### What needs to be done
Could every line of the data be printed exactly as it reads?
+++ Data section +++
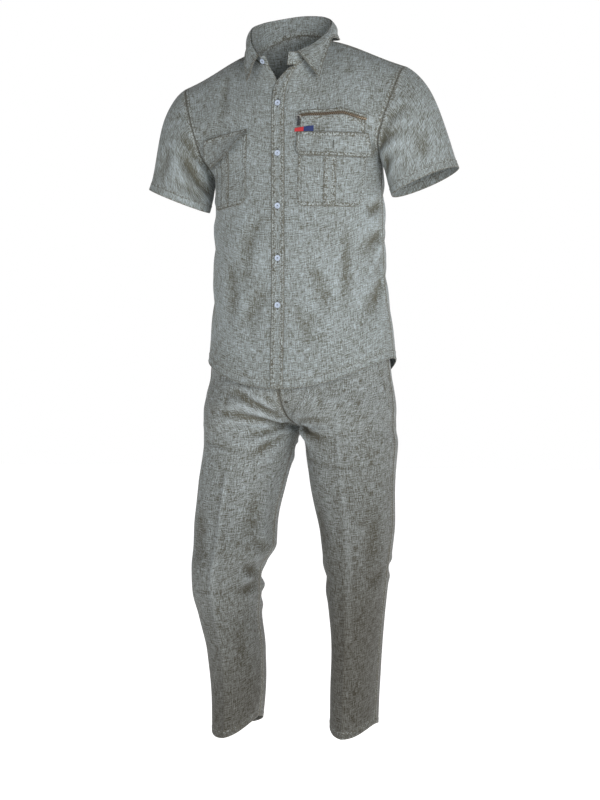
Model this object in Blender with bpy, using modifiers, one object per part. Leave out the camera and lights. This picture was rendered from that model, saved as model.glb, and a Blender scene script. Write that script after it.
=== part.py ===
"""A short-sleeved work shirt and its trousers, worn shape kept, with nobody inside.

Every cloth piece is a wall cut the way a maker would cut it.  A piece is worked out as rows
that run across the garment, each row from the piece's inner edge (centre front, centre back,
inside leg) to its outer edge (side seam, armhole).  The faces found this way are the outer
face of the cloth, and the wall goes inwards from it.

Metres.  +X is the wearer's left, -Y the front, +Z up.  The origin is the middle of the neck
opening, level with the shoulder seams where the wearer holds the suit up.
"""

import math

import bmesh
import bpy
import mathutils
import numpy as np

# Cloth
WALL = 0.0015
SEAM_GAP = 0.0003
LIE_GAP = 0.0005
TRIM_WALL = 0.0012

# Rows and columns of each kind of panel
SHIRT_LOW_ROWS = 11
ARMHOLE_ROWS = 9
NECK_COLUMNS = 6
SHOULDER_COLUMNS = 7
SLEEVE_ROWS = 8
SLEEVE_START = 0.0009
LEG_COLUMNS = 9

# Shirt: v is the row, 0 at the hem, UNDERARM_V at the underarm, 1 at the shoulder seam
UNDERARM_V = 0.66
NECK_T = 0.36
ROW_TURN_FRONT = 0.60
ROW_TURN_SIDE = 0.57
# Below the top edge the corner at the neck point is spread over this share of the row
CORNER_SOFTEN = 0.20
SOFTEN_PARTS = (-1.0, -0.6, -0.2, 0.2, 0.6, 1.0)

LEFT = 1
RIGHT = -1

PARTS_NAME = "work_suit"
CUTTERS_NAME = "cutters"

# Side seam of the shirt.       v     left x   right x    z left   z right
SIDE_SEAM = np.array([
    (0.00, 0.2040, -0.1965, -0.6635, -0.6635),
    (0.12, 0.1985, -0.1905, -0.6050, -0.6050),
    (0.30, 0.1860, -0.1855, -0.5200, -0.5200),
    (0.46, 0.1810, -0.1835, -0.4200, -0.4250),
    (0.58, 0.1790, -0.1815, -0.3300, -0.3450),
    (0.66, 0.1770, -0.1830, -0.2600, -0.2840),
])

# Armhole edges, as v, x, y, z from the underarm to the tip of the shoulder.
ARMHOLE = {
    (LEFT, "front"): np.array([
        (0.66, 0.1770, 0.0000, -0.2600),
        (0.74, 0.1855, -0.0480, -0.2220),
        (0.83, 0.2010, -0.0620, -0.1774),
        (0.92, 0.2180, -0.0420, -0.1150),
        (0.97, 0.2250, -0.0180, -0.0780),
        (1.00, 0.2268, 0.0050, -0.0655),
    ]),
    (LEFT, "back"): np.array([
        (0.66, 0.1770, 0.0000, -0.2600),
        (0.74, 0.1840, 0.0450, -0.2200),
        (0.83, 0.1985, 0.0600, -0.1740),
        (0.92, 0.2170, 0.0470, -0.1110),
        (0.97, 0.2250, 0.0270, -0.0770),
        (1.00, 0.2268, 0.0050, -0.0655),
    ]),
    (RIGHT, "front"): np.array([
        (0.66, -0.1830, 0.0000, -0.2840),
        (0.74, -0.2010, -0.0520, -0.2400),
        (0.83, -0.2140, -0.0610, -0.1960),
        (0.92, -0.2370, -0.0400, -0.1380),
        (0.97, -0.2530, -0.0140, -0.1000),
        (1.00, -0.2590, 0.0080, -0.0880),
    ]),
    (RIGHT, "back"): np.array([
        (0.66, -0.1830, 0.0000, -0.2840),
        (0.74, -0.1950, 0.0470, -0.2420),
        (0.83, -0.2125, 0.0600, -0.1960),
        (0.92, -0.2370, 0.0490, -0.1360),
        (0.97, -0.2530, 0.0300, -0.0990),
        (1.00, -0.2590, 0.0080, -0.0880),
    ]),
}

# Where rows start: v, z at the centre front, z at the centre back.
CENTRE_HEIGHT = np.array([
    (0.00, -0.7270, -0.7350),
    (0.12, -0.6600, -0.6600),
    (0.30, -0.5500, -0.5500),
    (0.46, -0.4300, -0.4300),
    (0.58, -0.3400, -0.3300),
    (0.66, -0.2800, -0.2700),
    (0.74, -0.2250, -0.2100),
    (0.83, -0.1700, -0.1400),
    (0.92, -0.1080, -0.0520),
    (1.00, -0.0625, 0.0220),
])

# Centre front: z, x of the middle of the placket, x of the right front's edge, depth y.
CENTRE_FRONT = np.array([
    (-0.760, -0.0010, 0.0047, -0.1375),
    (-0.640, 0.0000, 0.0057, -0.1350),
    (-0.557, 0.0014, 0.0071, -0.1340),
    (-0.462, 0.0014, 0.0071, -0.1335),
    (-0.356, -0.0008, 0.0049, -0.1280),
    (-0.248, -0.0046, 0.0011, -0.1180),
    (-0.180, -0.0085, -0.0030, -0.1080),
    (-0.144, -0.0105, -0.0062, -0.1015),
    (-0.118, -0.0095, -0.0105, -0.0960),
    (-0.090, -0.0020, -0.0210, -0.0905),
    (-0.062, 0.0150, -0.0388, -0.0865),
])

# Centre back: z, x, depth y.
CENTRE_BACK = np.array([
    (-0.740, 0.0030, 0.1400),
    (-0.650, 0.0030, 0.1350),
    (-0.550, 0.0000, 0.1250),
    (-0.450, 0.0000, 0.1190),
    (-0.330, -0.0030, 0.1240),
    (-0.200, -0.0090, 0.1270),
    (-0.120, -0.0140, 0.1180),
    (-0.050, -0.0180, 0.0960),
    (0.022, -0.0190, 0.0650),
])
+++
### Solution below
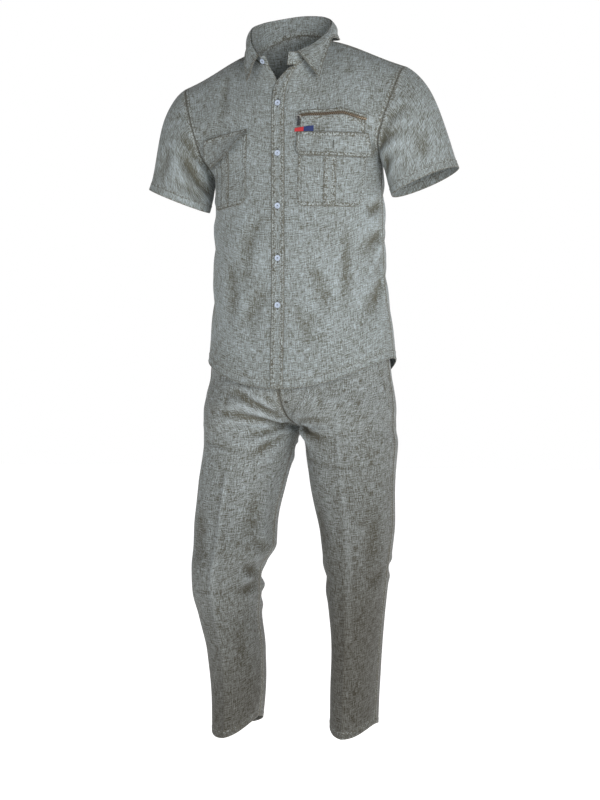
Model this object in Blender with bpy, using modifiers, one object per part. Leave out the camera and lights. This picture was rendered from that model, saved as model.glb, and a Blender scene script. Write that script after it.
=== part.py ===
"""A short-sleeved work shirt and its trousers, worn shape kept, with nobody inside.

Every cloth piece is a wall cut the way a maker would cut it.  A piece is worked out as rows
that run across the garment, each row from the piece's inner edge (centre front, centre back,
inside leg) to its outer edge (side seam, armhole).  The faces found this way are the outer
face of the cloth, and the wall goes inwards from it.

Metres.  +X is the wearer's left, -Y the front, +Z up.  The origin is the middle of the neck
opening, level with the shoulder seams where the wearer holds the suit up.
"""

import math

import bmesh
import bpy
import mathutils
import numpy as np

# Cloth
WALL = 0.0015
SEAM_GAP = 0.0003
LIE_GAP = 0.0005
TRIM_WALL = 0.0012

# Rows and columns of each kind of panel
SHIRT_LOW_ROWS = 11
ARMHOLE_ROWS = 9
NECK_COLUMNS = 6
SHOULDER_COLUMNS = 7
SLEEVE_ROWS = 8
SLEEVE_START = 0.0009
LEG_COLUMNS = 9

# Shirt: v is the row, 0 at the hem, UNDERARM_V at the underarm, 1 at the shoulder seam
UNDERARM_V = 0.66
NECK_T = 0.36
ROW_TURN_FRONT = 0.60
ROW_TURN_SIDE = 0.57
# Below the top edge the corner at the neck point is spread over this share of the row
CORNER_SOFTEN = 0.20
SOFTEN_PARTS = (-1.0, -0.6, -0.2, 0.2, 0.6, 1.0)

LEFT = 1
RIGHT = -1

PARTS_NAME = "work_suit"
CUTTERS_NAME = "cutters"

# Side seam of the shirt.       v     left x   right x    z left   z right
SIDE_SEAM = np.array([
    (0.00, 0.2040, -0.1965, -0.6635, -0.6635),
    (0.12, 0.1985, -0.1905, -0.6050, -0.6050),
    (0.30, 0.1860, -0.1855, -0.5200, -0.5200),
    (0.46, 0.1810, -0.1835, -0.4200, -0.4250),
    (0.58, 0.1790, -0.1815, -0.3300, -0.3450),
    (0.66, 0.1770, -0.1830, -0.2600, -0.2840),
])

# Armhole edges, as v, x, y, z from the underarm to the tip of the shoulder.
ARMHOLE = {
    (LEFT, "front"): np.array([
        (0.66, 0.1770, 0.0000, -0.2600),
        (0.74, 0.1855, -0.0480, -0.2220),
        (0.83, 0.2010, -0.0620, -0.1774),
        (0.92, 0.2180, -0.0420, -0.1150),
        (0.97, 0.2250, -0.0180, -0.0780),
        (1.00, 0.2268, 0.0050, -0.0655),
    ]),
    (LEFT, "back"): np.array([
        (0.66, 0.1770, 0.0000, -0.2600),
        (0.74, 0.1840, 0.0450, -0.2200),
        (0.83, 0.1985, 0.0600, -0.1740),
        (0.92, 0.2170, 0.0470, -0.1110),
        (0.97, 0.2250, 0.0270, -0.0770),
        (1.00, 0.2268, 0.0050, -0.0655),
    ]),
    (RIGHT, "front"): np.array([
        (0.66, -0.1830, 0.0000, -0.2840),
        (0.74, -0.2010, -0.0520, -0.2400),
        (0.83, -0.2140, -0.0610, -0.1960),
        (0.92, -0.2370, -0.0400, -0.1380),
        (0.97, -0.2530, -0.0140, -0.1000),
        (1.00, -0.2590, 0.0080, -0.0880),
    ]),
    (RIGHT, "back"): np.array([
        (0.66, -0.1830, 0.0000, -0.2840),
        (0.74, -0.1950, 0.0470, -0.2420),
        (0.83, -0.2125, 0.0600, -0.1960),
        (0.92, -0.2370, 0.0490, -0.1360),
        (0.97, -0.2530, 0.0300, -0.0990),
        (1.00, -0.2590, 0.0080, -0.0880),
    ]),
}

# Where rows start: v, z at the centre front, z at the centre back.
CENTRE_HEIGHT = np.array([
    (0.00, -0.7270, -0.7350),
    (0.12, -0.6600, -0.6600),
    (0.30, -0.5500, -0.5500),
    (0.46, -0.4300, -0.4300),
    (0.58, -0.3400, -0.3300),
    (0.66, -0.2800, -0.2700),
    (0.74, -0.2250, -0.2100),
    (0.83, -0.1700, -0.1400),
    (0.92, -0.1080, -0.0520),
    (1.00, -0.0625, 0.0220),
])

# Centre front: z, x of the middle of the placket, x of the right front's edge, depth y.
CENTRE_FRONT = np.array([
    (-0.760, -0.0010, 0.0047, -0.1375),
    (-0.640, 0.0000, 0.0057, -0.1350),
    (-0.557, 0.0014, 0.0071, -0.1340),
    (-0.462, 0.0014, 0.0071, -0.1335),
    (-0.356, -0.0008, 0.0049, -0.1280),
    (-0.248, -0.0046, 0.0011, -0.1180),
    (-0.180, -0.0085, -0.0030, -0.1080),
    (-0.144, -0.0105, -0.0062, -0.1015),
    (-0.118, -0.0095, -0.0105, -0.0960),
    (-0.090, -0.0020, -0.0210, -0.0905),
    (-0.062, 0.0150, -0.0388, -0.0865),
])

# Centre back: z, x, depth y.
CENTRE_BACK = np.array([
    (-0.740, 0.0030, 0.1400),
    (-0.650, 0.0030, 0.1350),
    (-0.550, 0.0000, 0.1250),
    (-0.450, 0.0000, 0.1190),
    (-0.330, -0.0030, 0.1240),
    (-0.200, -0.0090, 0.1270),
    (-0.120, -0.0140, 0.1180),
    (-0.050, -0.0180, 0.0960),
    (0.022, -0.0190, 0.0650),
])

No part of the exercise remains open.